What Happens When We Compare Ourselves to Generative AI?


Source: https://itsoli.ai/

What happens when we compare ourselves to generative AI?  What conclusions do we reach about our own capabilities? Taly Reich and Jacob Teeny have examined these questions in a new paper titled, “Does Artificial Intelligence Cause Artificial Confidence? Generative AI as an Emerging Social Referent.”  The scholars conducted several experiments in which they exposed people to precisely the same work, but told some that it was performed by AI and others that it was completed by human beings.  Interestingly, the  researchers found that people exhibit greater self-confidence (with regard to completing a creative task) when they believe that the work they observed was completed by a generative AI model rather than fellow humans. Teeny offered some explanation in this feature from Kellogg Insight:

“From a practical standpoint, self-confidence is such an important driver of innovation, and past research shows so much of our behavior is driven by the simple perception that we are capable of doing that behavior, whether it’s to undertake a piece of creative work or apply for a dream job… Much of our self-perceptions are based on how we compare ourselves to others.
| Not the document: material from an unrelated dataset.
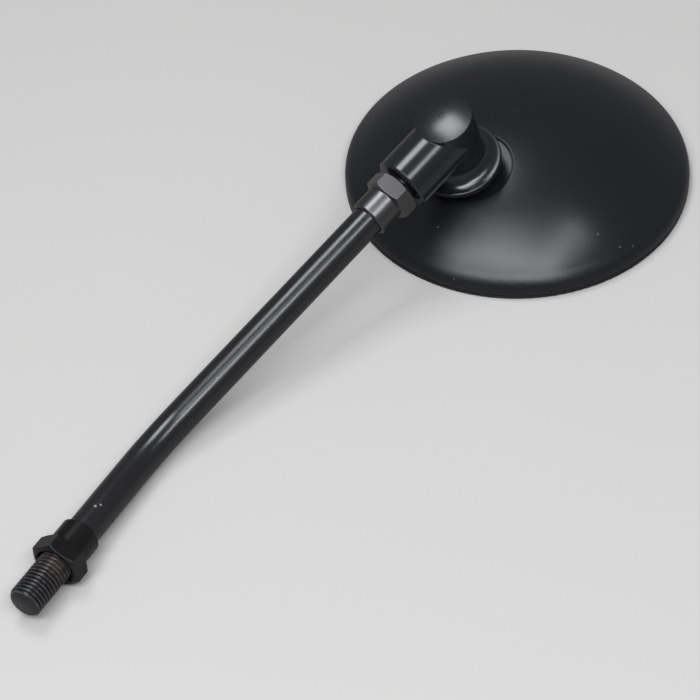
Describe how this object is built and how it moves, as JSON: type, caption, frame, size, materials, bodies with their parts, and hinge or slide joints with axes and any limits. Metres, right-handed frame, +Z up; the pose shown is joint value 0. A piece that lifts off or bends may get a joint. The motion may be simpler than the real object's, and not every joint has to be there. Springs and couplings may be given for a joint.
{
  "type": "motorcycle mirror",
  "caption": "Round rear-view mirror on a bent rod stem, with a threaded stud, collar lock nuts, a swivelling elbow and a sprung ball joint behind a convex glass.",
  "frame": {"origin": "on the stud's axis, in the seat face of the lower lock nut", "axes": "+Z up along the stud's axis and away from the threads, -Y out of the glass, so +Y out of the head's back"},
  "size_m": [0.11, 0.0607, 0.2733],
  "materials": {
    "black_paint": "satin black paint on steel rod, with chips",
    "black_plating": "semi-gloss black on steel nuts",
    "satin_paint": "satin black paint on die-cast metal",
    "zinc_steel": "bright zinc",
    "spring_steel": "dark spring steel",
    "nylon": "natural nylon",
    "bezel_plastic": "satin black",
    "mirror": "convex mirror glass",
    "rubber": "black rubber",
    "foam": "closed-cell foam"
  },
  "bodies": {
    "stem": {"stem": "black_paint"},
    "lower_nut": {"lower_lock_nut": "black_plating"},
    "upper_nut": {"upper_lock_nut": "black_plating"},
    "elbow": {"elbow": "satin_paint", "tension_bolt": "zinc_steel", "ball_washer": "zinc_steel", "upper_disc_spring": "spring_steel", "lower_disc_spring": "spring_steel", "plain_washer": "zinc_steel"},
    "outer_liner": {"outer_liner": "nylon"},
    "inner_liner": {"inner_liner": "nylon"},
    "head": {"housing": "satin_paint", "bezel": "bezel_plastic", "glass": "mirror", "rim_gasket": "rubber", "backing_pad": "foam"}
  },
  "joints": [
    {"name": "lower_nut_turn", "type": "hinge", "parent": "stem", "child": "lower_nut", "pos_m": [0, 0, 0], "axis": [0, 0, 1], "continuous": true},
    {"name": "upper_nut_turn", "type": "hinge", "parent": "stem", "child": "upper_nut", "pos_m": [-0.03354, 0.04141, 0.16978], "axis": [-0.258, 0.3186, 0.9121], "continuous": true},
    {"name": "elbow_swivel", "type": "hinge", "parent": "stem", "child": "elbow", "pos_m": [-0.03354, 0.04141, 0.16978], "axis": [-0.258, 0.3186, 0.9121], "continuous": true},
    {"name": "head_nod", "type": "hinge", "parent": "elbow", "child": "outer_liner", "pos_m": [-0.03453, 0.02919, 0.17377], "axis": [-0.9631, -0.0099, -0.2689], "range_deg": [-11.8, 4.2]},
    {"name": "head_yaw", "type": "hinge", "parent": "outer_liner", "child": "inner_liner", "pos_m": [-0.03453, 0.02919, 0.17377], "axis": [0.258, -0.3186, -0.9121], "range_deg": [-6.6, 9.4]},
    {"name": "head_spin", "type": "hinge", "parent": "inner_liner", "child": "head", "pos_m": [-0.03453, 0.02919, 0.17377], "axis": [0.0692, 0.9244, -0.3752], "continuous": true}
  ]
}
If we’re exposed to people we believe are really good at something, we may think, ‘Oh, I’m not as good at that [task] as I thought I was.’ But if we’re exposed to people who do something poorly or who we believe are less skilled, we think, ‘I’m actually pretty good at that.’”

Of course, simply having more self-confidence does not mean people actually will perform well on a subsequent task.   In one of their studies, Reich and Teeny show that those who had compared themselves to an AI model did no better at a creative task than the individuals who compared themselves to other humans.